Les externalisations réalisées en OPEX ou liées à des fonctions directement impliquées dans les OPEX présentent des spécificités qui interdisent de leur appliquer simplement la grille d'analyse employée pour les externalisation menées en métropole sur des fonctions de soutien éloignées des opérations, comme c'est le cas de l'essentiel des contrats les plus importants passés ces dernières années, telle la gestion d'une flotte d'avions-écoles ou de celle des véhicules commerciaux du ministère de la défense.

L'externalisation est pour les OPEX un outil très utile, parfois indispensable. Toutefois c'est un outil à manier avec des précautions particulières, justement en raison des contraintes propres aux OPEX et de la spécificité de leur financement.

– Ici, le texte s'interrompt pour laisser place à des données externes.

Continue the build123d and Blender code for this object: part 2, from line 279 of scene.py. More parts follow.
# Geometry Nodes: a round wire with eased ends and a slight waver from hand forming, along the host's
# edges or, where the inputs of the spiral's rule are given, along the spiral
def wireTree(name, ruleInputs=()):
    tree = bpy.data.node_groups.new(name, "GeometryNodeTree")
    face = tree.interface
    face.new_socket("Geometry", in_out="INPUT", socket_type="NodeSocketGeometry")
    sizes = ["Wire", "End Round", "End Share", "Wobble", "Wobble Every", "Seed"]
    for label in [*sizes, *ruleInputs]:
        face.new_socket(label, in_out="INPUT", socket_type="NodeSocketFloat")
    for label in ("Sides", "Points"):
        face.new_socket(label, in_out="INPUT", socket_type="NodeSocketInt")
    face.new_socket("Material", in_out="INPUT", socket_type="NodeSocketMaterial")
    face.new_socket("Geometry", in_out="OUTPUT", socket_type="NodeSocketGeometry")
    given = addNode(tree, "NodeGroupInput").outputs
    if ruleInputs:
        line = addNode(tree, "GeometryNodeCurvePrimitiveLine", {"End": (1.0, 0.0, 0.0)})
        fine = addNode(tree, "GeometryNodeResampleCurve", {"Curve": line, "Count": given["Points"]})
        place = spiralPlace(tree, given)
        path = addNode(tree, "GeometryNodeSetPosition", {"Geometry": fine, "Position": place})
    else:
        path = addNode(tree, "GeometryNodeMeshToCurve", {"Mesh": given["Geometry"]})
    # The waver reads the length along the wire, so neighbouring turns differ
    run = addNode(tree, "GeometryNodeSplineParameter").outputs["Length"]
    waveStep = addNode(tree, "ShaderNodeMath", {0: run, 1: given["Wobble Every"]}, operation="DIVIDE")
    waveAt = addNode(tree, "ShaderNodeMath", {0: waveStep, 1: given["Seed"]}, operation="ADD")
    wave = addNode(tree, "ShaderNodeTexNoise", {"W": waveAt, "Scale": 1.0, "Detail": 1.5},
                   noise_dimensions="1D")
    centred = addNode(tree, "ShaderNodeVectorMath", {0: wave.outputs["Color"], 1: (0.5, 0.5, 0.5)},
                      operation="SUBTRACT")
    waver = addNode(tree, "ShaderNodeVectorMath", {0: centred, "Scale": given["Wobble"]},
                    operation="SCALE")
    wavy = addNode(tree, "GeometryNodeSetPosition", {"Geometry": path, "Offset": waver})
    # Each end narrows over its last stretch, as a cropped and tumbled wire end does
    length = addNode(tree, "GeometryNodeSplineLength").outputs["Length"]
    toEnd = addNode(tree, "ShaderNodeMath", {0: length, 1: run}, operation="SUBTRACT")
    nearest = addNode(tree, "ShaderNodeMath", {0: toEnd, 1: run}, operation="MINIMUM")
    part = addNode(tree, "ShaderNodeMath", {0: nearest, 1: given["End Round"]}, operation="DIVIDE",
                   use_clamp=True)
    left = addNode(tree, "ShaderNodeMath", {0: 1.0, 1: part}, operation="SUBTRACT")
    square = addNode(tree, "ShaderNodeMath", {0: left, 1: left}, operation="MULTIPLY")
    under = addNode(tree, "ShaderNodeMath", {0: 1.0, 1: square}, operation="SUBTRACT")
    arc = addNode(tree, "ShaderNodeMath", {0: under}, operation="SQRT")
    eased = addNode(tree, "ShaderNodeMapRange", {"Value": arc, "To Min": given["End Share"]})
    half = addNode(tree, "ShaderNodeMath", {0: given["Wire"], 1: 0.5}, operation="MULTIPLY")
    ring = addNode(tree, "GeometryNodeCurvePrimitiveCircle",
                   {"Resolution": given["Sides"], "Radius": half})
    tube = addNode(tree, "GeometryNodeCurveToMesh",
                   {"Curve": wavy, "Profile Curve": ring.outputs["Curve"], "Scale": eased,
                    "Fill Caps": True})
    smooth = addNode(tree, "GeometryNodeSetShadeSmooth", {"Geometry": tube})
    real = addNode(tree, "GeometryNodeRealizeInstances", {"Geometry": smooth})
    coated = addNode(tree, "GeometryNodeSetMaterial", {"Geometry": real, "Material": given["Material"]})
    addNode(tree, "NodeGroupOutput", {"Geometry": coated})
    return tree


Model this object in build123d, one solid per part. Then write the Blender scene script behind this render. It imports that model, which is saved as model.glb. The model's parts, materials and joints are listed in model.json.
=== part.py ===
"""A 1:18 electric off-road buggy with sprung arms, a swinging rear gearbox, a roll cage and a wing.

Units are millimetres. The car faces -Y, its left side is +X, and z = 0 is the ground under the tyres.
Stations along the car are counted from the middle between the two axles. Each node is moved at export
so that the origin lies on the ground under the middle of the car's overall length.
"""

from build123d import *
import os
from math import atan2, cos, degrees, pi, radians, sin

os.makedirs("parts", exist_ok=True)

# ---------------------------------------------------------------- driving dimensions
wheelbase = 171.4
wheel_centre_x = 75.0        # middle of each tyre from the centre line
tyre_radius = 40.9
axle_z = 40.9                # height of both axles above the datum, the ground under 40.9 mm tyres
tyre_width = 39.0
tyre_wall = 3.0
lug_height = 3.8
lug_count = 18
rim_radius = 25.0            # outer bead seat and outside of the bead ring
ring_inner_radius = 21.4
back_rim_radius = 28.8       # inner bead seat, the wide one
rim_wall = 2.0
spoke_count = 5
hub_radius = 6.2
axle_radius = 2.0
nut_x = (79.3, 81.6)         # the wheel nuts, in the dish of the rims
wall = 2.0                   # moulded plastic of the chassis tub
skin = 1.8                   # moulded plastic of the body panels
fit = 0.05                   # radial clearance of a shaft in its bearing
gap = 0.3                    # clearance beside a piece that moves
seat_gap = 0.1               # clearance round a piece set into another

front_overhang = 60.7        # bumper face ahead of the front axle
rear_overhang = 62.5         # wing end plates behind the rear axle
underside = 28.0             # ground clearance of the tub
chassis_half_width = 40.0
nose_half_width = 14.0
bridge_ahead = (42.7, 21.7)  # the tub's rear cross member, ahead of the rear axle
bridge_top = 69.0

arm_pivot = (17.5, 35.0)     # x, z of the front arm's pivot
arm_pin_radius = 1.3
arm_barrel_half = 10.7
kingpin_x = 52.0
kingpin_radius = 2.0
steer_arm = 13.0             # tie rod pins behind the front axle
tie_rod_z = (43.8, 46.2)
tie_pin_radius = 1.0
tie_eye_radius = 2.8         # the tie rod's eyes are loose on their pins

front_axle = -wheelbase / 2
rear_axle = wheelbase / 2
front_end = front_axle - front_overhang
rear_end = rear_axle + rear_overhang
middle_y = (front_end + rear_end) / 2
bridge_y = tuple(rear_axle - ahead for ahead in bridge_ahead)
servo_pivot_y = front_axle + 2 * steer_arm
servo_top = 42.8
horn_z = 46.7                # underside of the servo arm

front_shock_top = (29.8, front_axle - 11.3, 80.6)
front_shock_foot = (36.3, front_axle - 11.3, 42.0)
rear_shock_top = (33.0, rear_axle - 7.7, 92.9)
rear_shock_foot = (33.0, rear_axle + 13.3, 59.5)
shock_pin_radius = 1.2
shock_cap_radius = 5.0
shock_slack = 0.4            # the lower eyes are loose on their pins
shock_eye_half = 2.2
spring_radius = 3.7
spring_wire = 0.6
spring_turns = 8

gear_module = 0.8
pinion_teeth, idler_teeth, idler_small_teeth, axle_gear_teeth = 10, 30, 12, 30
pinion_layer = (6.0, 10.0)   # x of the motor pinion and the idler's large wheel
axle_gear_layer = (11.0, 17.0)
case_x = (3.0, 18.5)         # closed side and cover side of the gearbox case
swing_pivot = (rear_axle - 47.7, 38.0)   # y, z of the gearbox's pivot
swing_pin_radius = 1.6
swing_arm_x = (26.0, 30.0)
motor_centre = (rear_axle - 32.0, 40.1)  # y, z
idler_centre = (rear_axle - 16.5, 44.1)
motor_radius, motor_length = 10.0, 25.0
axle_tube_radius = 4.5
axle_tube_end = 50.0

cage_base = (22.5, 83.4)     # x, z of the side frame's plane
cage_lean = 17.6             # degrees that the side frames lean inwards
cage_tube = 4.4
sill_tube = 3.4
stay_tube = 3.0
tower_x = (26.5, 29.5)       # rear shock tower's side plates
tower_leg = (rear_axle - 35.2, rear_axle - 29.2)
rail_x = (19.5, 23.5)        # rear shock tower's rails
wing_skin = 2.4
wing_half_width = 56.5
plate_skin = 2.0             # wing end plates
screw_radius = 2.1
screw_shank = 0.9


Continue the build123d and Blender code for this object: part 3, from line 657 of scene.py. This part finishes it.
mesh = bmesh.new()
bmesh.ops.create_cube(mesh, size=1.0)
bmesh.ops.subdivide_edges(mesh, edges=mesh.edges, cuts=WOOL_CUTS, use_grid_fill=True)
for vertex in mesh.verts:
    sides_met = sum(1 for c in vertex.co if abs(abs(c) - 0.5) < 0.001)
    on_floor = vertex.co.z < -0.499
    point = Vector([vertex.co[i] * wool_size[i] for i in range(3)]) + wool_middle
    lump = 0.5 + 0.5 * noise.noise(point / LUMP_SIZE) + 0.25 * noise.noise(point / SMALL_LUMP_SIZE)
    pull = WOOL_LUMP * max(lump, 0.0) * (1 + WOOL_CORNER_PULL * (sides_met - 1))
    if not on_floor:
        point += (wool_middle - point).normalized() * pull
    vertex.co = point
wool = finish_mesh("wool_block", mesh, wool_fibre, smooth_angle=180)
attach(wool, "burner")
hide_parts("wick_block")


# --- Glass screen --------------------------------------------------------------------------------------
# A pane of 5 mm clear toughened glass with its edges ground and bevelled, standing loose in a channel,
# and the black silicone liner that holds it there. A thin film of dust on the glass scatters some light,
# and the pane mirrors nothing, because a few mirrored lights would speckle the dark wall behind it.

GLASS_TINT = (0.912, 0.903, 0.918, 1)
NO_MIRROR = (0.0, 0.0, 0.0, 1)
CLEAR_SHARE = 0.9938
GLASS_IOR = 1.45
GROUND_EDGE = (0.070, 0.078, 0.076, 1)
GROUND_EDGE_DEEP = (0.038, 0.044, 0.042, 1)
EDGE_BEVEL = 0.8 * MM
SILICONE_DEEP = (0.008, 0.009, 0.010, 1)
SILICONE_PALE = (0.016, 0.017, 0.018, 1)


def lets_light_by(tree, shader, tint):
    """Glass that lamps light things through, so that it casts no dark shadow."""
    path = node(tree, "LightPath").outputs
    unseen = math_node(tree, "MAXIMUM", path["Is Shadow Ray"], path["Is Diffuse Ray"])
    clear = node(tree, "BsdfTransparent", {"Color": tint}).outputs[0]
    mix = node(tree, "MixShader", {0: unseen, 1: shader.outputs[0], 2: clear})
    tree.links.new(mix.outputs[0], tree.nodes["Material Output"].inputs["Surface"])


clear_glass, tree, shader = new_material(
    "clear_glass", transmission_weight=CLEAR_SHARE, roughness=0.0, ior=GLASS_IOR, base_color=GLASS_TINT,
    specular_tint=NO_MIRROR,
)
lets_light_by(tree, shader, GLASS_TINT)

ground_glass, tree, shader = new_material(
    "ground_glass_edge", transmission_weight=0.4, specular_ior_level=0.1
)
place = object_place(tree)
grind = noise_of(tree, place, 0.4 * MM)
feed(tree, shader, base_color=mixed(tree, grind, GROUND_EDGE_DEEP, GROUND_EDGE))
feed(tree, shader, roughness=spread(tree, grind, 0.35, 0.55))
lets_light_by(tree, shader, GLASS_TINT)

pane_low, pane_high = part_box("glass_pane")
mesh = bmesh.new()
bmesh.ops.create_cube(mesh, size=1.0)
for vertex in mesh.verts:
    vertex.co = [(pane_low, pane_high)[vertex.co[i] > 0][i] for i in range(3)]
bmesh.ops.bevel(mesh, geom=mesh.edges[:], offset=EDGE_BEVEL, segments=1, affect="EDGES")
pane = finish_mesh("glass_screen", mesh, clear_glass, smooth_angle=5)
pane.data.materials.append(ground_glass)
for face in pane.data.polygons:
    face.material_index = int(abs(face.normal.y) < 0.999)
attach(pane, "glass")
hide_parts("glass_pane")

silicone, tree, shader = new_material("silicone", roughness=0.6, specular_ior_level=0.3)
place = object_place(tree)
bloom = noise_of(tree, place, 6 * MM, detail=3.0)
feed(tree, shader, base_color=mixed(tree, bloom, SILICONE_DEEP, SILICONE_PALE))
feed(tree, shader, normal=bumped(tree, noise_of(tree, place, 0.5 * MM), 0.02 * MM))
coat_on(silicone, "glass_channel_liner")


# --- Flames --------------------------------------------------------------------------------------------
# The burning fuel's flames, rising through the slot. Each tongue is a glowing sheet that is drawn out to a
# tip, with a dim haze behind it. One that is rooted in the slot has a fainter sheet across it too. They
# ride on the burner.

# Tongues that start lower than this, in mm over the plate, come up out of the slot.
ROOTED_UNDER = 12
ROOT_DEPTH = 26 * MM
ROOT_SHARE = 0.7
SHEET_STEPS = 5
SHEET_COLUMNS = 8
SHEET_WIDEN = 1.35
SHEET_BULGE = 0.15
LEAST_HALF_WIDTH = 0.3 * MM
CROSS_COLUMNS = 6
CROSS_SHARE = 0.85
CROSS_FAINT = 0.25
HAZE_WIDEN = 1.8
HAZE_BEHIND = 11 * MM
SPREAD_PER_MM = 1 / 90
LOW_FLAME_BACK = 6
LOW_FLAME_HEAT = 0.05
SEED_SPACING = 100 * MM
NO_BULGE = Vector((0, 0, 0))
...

Il apparaît en outre que les externalisations liées aux OPEX ne représentent pas un remède adéquat aux contraintes que subit le budget de la défense et comportent de graves inconvénients sur le plan de l'autonomie stratégique de la France. Elles pourraient dans certains cas être avantageusement remplacées par une meilleure mutualisation des capacités militaires européennes.


* 1 Réponse du 1/11/2010 à la question écrite n° 109110 de notre collègue député Marc Le Fur.

* 2 Ce surcoût représente les dépenses supplémentaires liées aux OPEX, composées « de coûts de rémunérations et charges sociales (personnel militaire et personnel civil de recrutement local), de transport stratégique, de contrats d'externalisation, de contributions aux budgets des opérations militaires de l'UE et de l'OTAN et de surcoûts de fonctionnement. Ces derniers représentent la différence entre les coûts de fonctionnement des unités déployées en opération extérieure et les économies réalisées en métropole du fait de l'absence de ces unités » (Projet annuel de performance 2014).